The task:
Repeat the whole listing exactly.

Information provided:
- - - - -
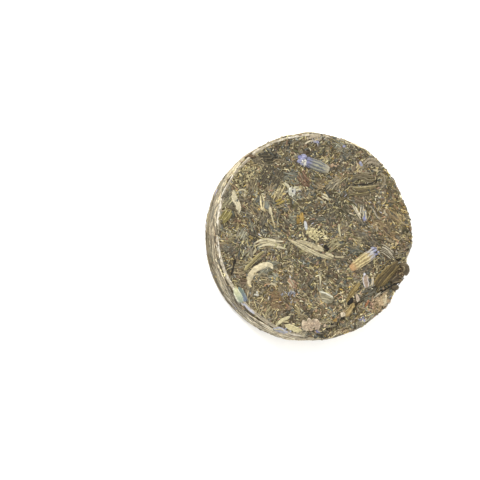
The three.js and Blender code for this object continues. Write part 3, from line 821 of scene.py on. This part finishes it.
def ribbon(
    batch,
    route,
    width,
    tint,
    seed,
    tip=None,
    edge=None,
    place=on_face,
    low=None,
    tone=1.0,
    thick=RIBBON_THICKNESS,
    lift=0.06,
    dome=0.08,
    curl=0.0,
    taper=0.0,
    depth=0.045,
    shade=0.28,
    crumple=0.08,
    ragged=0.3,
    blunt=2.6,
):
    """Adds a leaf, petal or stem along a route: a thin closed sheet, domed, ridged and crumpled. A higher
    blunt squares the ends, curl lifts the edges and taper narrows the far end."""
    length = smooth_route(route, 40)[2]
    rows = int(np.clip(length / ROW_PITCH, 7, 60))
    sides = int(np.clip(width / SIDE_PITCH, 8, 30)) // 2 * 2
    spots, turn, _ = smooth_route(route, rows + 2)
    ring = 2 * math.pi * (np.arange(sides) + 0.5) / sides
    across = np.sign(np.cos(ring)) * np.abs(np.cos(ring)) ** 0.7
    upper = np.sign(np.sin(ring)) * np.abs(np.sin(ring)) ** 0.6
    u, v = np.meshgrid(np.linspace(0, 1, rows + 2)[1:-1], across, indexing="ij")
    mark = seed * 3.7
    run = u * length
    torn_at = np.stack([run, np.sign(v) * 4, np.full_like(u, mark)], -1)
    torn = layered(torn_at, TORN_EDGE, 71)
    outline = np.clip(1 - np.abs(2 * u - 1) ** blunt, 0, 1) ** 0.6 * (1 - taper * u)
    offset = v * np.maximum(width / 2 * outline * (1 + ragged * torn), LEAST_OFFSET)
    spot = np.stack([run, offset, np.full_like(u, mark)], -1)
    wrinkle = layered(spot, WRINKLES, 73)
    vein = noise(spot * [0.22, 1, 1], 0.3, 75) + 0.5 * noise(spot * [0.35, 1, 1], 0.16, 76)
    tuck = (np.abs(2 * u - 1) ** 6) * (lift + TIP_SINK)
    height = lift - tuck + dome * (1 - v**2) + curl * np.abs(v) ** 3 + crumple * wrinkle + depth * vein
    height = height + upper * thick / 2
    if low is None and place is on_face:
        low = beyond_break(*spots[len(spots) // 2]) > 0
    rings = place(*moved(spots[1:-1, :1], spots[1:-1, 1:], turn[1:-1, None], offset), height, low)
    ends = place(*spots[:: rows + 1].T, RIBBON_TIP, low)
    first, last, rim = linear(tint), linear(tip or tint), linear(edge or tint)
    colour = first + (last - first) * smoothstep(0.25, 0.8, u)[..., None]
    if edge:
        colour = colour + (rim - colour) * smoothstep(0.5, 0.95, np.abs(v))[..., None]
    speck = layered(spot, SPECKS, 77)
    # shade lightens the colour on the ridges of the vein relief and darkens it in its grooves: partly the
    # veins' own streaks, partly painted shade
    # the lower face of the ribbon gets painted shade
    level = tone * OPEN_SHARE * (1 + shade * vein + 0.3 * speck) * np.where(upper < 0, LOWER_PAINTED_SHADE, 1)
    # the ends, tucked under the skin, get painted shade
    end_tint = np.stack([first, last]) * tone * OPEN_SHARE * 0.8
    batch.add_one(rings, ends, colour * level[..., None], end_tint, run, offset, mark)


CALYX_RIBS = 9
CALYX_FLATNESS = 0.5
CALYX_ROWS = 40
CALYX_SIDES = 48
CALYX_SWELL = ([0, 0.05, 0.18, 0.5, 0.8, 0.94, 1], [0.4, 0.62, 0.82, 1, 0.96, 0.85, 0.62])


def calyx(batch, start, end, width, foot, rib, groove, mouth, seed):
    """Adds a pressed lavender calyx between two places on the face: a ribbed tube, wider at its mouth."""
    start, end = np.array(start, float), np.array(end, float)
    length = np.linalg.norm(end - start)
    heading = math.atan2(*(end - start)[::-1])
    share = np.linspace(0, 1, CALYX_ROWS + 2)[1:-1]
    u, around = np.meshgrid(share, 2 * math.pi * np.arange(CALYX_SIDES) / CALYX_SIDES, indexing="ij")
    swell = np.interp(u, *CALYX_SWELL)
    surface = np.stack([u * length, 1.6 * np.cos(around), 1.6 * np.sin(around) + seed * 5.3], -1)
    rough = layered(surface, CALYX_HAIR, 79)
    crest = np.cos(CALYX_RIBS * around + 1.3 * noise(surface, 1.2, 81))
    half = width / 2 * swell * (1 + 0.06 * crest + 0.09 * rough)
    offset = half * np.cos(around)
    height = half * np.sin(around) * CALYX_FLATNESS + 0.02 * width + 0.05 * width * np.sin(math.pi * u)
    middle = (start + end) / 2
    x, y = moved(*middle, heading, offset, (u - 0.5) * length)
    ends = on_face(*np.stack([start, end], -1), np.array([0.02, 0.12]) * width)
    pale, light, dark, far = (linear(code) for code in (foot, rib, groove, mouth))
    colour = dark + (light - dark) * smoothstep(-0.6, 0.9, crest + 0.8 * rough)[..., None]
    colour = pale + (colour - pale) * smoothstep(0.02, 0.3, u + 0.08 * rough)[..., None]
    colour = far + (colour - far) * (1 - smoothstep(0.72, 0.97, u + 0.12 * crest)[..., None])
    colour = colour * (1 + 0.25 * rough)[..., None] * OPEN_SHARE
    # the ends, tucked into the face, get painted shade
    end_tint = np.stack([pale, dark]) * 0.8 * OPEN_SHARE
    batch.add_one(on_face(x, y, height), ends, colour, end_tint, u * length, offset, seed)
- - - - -
Exercise response:
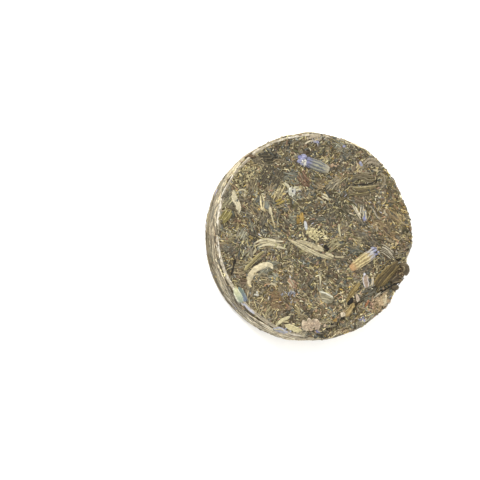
The three.js and Blender code for this object continues. Write part 3, from line 821 of scene.py on. This part finishes it.
def ribbon(
    batch,
    route,
    width,
    tint,
    seed,
    tip=None,
    edge=None,
    place=on_face,
    low=None,
    tone=1.0,
    thick=RIBBON_THICKNESS,
    lift=0.06,
    dome=0.08,
    curl=0.0,
    taper=0.0,
    depth=0.045,
    shade=0.28,
    crumple=0.08,
    ragged=0.3,
    blunt=2.6,
):
    """Adds a leaf, petal or stem along a route: a thin closed sheet, domed, ridged and crumpled. A higher
    blunt squares the ends, curl lifts the edges and taper narrows the far end."""
    length = smooth_route(route, 40)[2]
    rows = int(np.clip(length / ROW_PITCH, 7, 60))
    sides = int(np.clip(width / SIDE_PITCH, 8, 30)) // 2 * 2
    spots, turn, _ = smooth_route(route, rows + 2)
    ring = 2 * math.pi * (np.arange(sides) + 0.5) / sides
    across = np.sign(np.cos(ring)) * np.abs(np.cos(ring)) ** 0.7
    upper = np.sign(np.sin(ring)) * np.abs(np.sin(ring)) ** 0.6
    u, v = np.meshgrid(np.linspace(0, 1, rows + 2)[1:-1], across, indexing="ij")
    mark = seed * 3.7
    run = u * length
    torn_at = np.stack([run, np.sign(v) * 4, np.full_like(u, mark)], -1)
    torn = layered(torn_at, TORN_EDGE, 71)
    outline = np.clip(1 - np.abs(2 * u - 1) ** blunt, 0, 1) ** 0.6 * (1 - taper * u)
    offset = v * np.maximum(width / 2 * outline * (1 + ragged * torn), LEAST_OFFSET)
    spot = np.stack([run, offset, np.full_like(u, mark)], -1)
    wrinkle = layered(spot, WRINKLES, 73)
    vein = noise(spot * [0.22, 1, 1], 0.3, 75) + 0.5 * noise(spot * [0.35, 1, 1], 0.16, 76)
    tuck = (np.abs(2 * u - 1) ** 6) * (lift + TIP_SINK)
    height = lift - tuck + dome * (1 - v**2) + curl * np.abs(v) ** 3 + crumple * wrinkle + depth * vein
    height = height + upper * thick / 2
    if low is None and place is on_face:
        low = beyond_break(*spots[len(spots) // 2]) > 0
    rings = place(*moved(spots[1:-1, :1], spots[1:-1, 1:], turn[1:-1, None], offset), height, low)
    ends = place(*spots[:: rows + 1].T, RIBBON_TIP, low)
    first, last, rim = linear(tint), linear(tip or tint), linear(edge or tint)
    colour = first + (last - first) * smoothstep(0.25, 0.8, u)[..., None]
    if edge:
        colour = colour + (rim - colour) * smoothstep(0.5, 0.95, np.abs(v))[..., None]
    speck = layered(spot, SPECKS, 77)
    # shade lightens the colour on the ridges of the vein relief and darkens it in its grooves: partly the
    # veins' own streaks, partly painted shade
    # the lower face of the ribbon gets painted shade
    level = tone * OPEN_SHARE * (1 + shade * vein + 0.3 * speck) * np.where(upper < 0, LOWER_PAINTED_SHADE, 1)
    # the ends, tucked under the skin, get painted shade
    end_tint = np.stack([first, last]) * tone * OPEN_SHARE * 0.8
    batch.add_one(rings, ends, colour * level[..., None], end_tint, run, offset, mark)


CALYX_RIBS = 9
CALYX_FLATNESS = 0.5
CALYX_ROWS = 40
CALYX_SIDES = 48
CALYX_SWELL = ([0, 0.05, 0.18, 0.5, 0.8, 0.94, 1], [0.4, 0.62, 0.82, 1, 0.96, 0.85, 0.62])


def calyx(batch, start, end, width, foot, rib, groove, mouth, seed):
    """Adds a pressed lavender calyx between two places on the face: a ribbed tube, wider at its mouth."""
    start, end = np.array(start, float), np.array(end, float)
    length = np.linalg.norm(end - start)
    heading = math.atan2(*(end - start)[::-1])
    share = np.linspace(0, 1, CALYX_ROWS + 2)[1:-1]
    u, around = np.meshgrid(share, 2 * math.pi * np.arange(CALYX_SIDES) / CALYX_SIDES, indexing="ij")
    swell = np.interp(u, *CALYX_SWELL)
    surface = np.stack([u * length, 1.6 * np.cos(around), 1.6 * np.sin(around) + seed * 5.3], -1)
    rough = layered(surface, CALYX_HAIR, 79)
    crest = np.cos(CALYX_RIBS * around + 1.3 * noise(surface, 1.2, 81))
    half = width / 2 * swell * (1 + 0.06 * crest + 0.09 * rough)
    offset = half * np.cos(around)
    height = half * np.sin(around) * CALYX_FLATNESS + 0.02 * width + 0.05 * width * np.sin(math.pi * u)
    middle = (start + end) / 2
    x, y = moved(*middle, heading, offset, (u - 0.5) * length)
    ends = on_face(*np.stack([start, end], -1), np.array([0.02, 0.12]) * width)
    pale, light, dark, far = (linear(code) for code in (foot, rib, groove, mouth))
    colour = dark + (light - dark) * smoothstep(-0.6, 0.9, crest + 0.8 * rough)[..., None]
    colour = pale + (colour - pale) * smoothstep(0.02, 0.3, u + 0.08 * rough)[..., None]
    colour = far + (colour - far) * (1 - smoothstep(0.72, 0.97, u + 0.12 * crest)[..., None])
    colour = colour * (1 + 0.25 * rough)[..., None] * OPEN_SHARE
    # the ends, tucked into the face, get painted shade
    end_tint = np.stack([pale, dark]) * 0.8 * OPEN_SHARE
    batch.add_one(on_face(x, y, height), ends, colour, end_tint, u * length, offset, seed)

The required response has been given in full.